For S. cerevisiae, it was reported that overexpression of the yeast syntaxin Sso (either Sso1 or Sso2) enhanced production of secreted proteins (Bacillus α-amylase and invertase) several fold (Ruohonen et al. 1997; Toikkanen et al. 2004). However, overexpressing S. cerevisiae Sso2 in P. pastoris resulted only in 20 % increase of secreted protein (Gasser et al. 2007b) which could be due to a gene copy effect, as in P. pastoris, only one copy was integrated in comparison to a multicopy strain in S. cerevisiae. Furthermore, overexpression of S. cerevisiae Kin2 in P. pastoris, a protein kinase regulating the final step of exocytosis, showed a 2-fold increase in Fab production (Gasser et al. 2007b).

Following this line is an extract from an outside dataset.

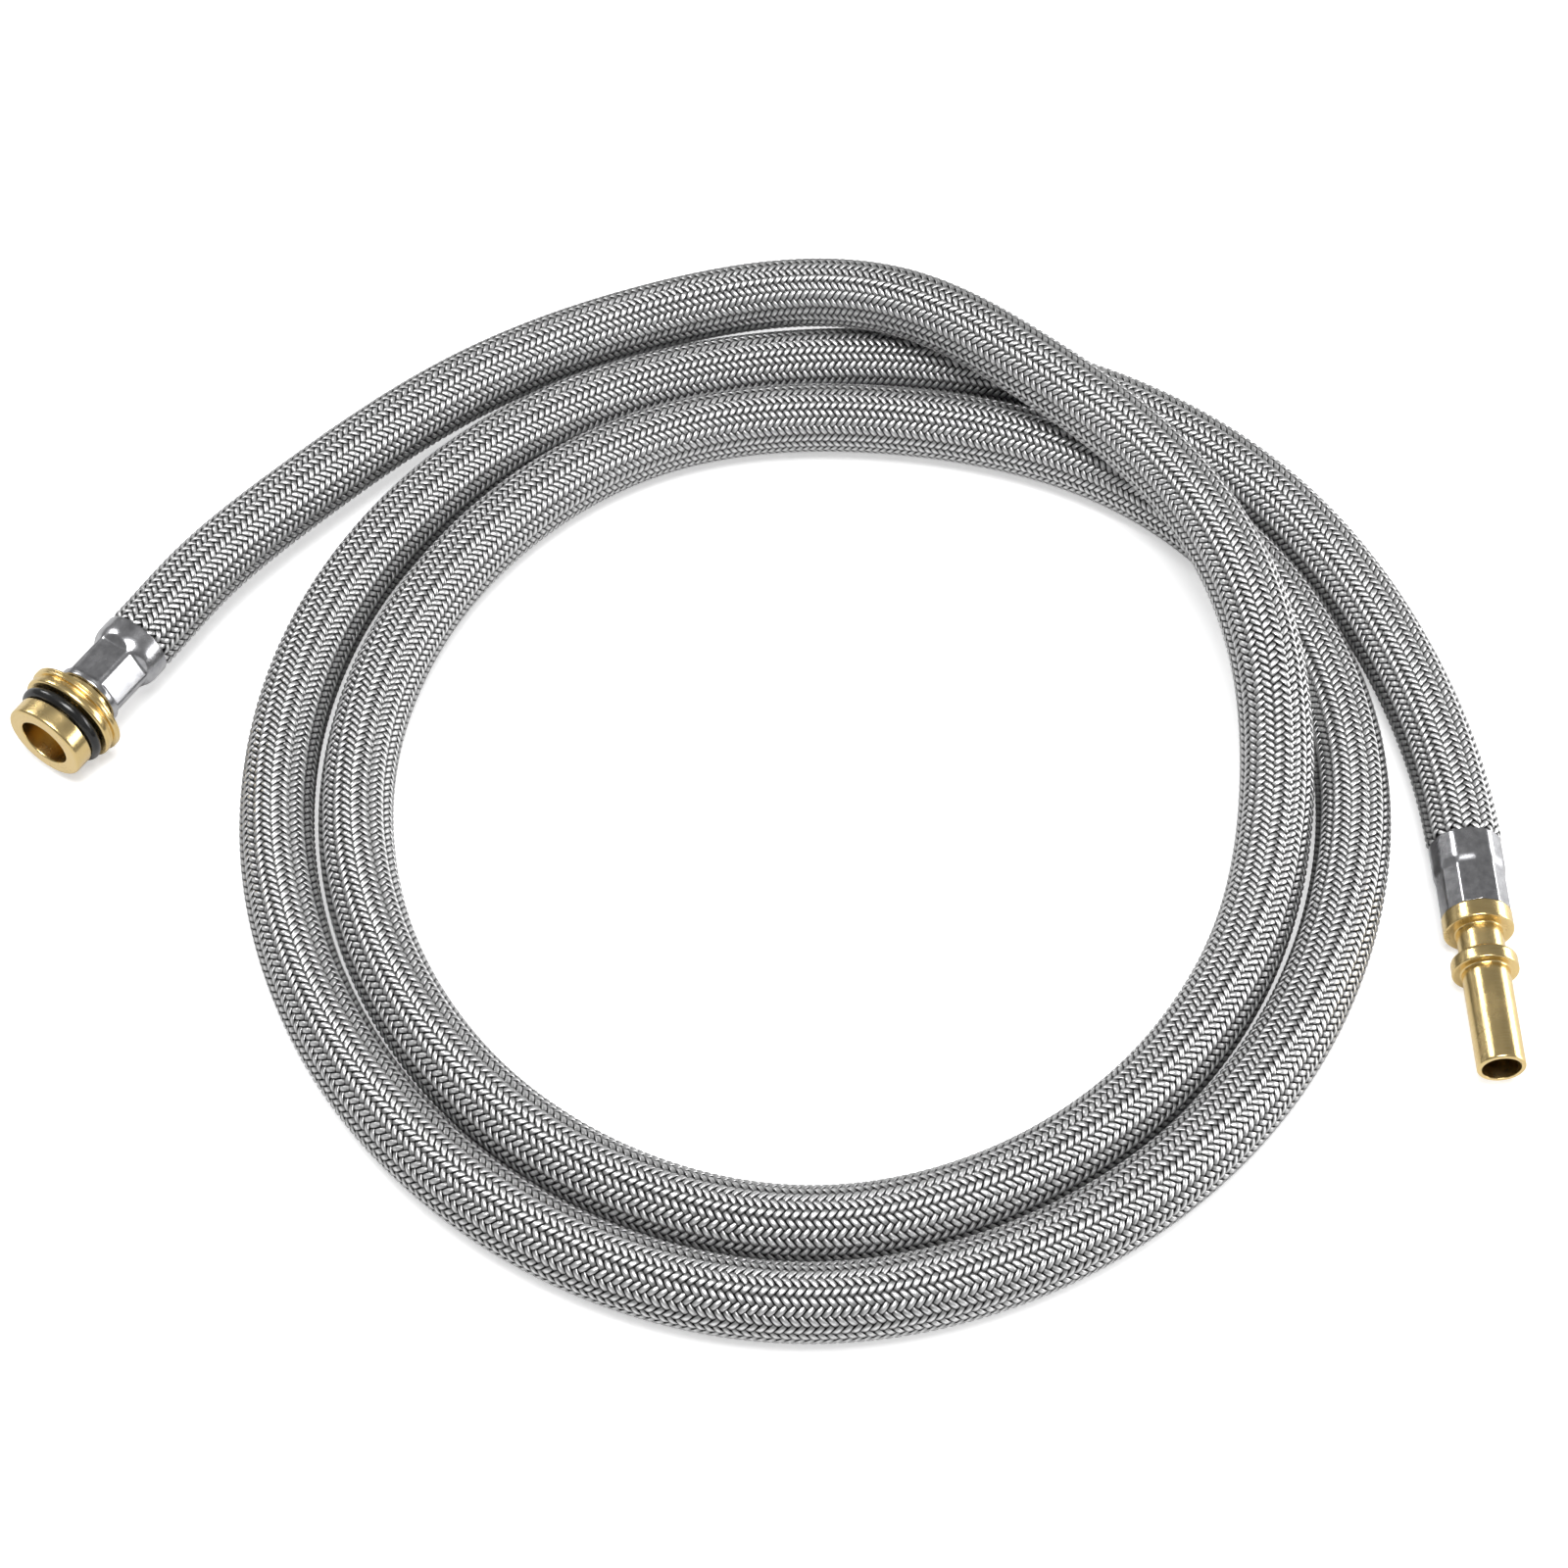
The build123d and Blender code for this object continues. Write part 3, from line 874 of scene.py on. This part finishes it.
floor_glow = add_node(floor_tree, "ShaderNodeMath", {"operation": "MULTIPLY"})
floor_tree.links.new(light_path.outputs["Is Camera Ray"], floor_glow.inputs[0])
floor_glow.inputs[1].default_value = floor_glow_strength
floor_shader.inputs["Emission Color"].default_value = (1, 1, 1, 1)
floor_tree.links.new(floor_glow.outputs["Value"], floor_shader.inputs["Emission Strength"])
floor_shader.inputs["Roughness"].default_value = 0.9
floor_mesh.materials.append(floor_material)


def soft_light(name, place, size, power):
    """A rectangular lamp aimed at the hose: place and size in metres, power in watts."""
    data = bpy.data.lights.new(name, "AREA")
    data.shape = "RECTANGLE"
    data.size, data.size_y = size
    data.energy = power
    lamp = bpy.data.objects.new(name, data)
    bpy.context.scene.collection.objects.link(lamp)
    aimed(lamp, place, view_target)


soft_light("overhead", (0.05, -0.25, 1.15), (0.6, 0.45), 13)
soft_light("left_strip", (-0.75, 0.62, 0.68), (0.14, 0.36), 3)
soft_light("right_card", (0.9, 0.1, 0.15), (0.9, 0.3), 6)

world = bpy.data.worlds.new("studio")
world.use_nodes = True
world_tree = world.node_tree
world_ray = add_node(world_tree, "ShaderNodeLightPath").outputs["Is Camera Ray"]
world_strength = add_node(world_tree, "ShaderNodeMath", {"operation": "MULTIPLY_ADD"})
world_tree.links.new(world_ray, world_strength.inputs[0])
world_strength.inputs[1].default_value = surroundings_seen - surroundings_light
world_strength.inputs[2].default_value = surroundings_light
background = world_tree.nodes["Background"]
background.inputs["Color"].default_value = (1, 1, 1, 1)
world_tree.links.new(world_strength.outputs["Value"], background.inputs["Strength"])
bpy.context.scene.world = world

camera_data = bpy.data.cameras.new("camera")
camera_data.lens = camera_lens
camera_data.sensor_width = camera_sensor_width
camera = bpy.data.objects.new("camera", camera_data)
bpy.context.scene.collection.objects.link(camera)
back = np.array([0, -math.cos(camera_elevation), math.sin(camera_elevation)])
aimed(camera, view_target + back * camera_distance, view_target)
bpy.context.scene.camera = camera

bpy.context.scene.view_settings.view_transform = "Standard"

A further barrier in recombinant protein production is the cell wall. Gas1 is a GPI anchored protein in the outer layer of the plasma membrane playing an essential role in cell wall integrity. In S. cerevisiae GAS1 null mutants, the cell wall is highly resistant to zymolyase, more sensitive to weakening by cell wall-perturbing agents (Lesage et al. 2005) and less protected against osmotic destabilizing agents (Vai et al. 1996) while the cells exhibit an enhanced secretion of recombinant insulin-like growth factor 1 (Vai et al. 2000). Therefore, by deleting GAS1 in P. pastoris, a similar effect was expected. However, the secretion efficiency could only be improved for Rhizopus oryzae lipase (increased 2-fold), whereas trypsinogen and albumin did not show any enhancement (Marx et al. 2006). A more leaky cell wall phenotype was also reported for some of the P. pastoris mutants with an enhanced beta-galactosidase secretion phenotype; however, also in this study, the effects were protein-specific (Larsen et al. 2013).

Conclusions

Products made with P. pastoris have successfully been introduced to the market. However many potential products in development require high production volumes at low costs which imposes pressure on the development of new more productive strains. Systems biology enabled a wealth of novel mechanistic understanding employed for strain improvement. However, many of these solutions are still punctual, addressing single steps of the cellular protein production process. To enable a next level of productivity, future developments need to address a more systemic view of understanding and engineering the entire process chain of protein folding and transport.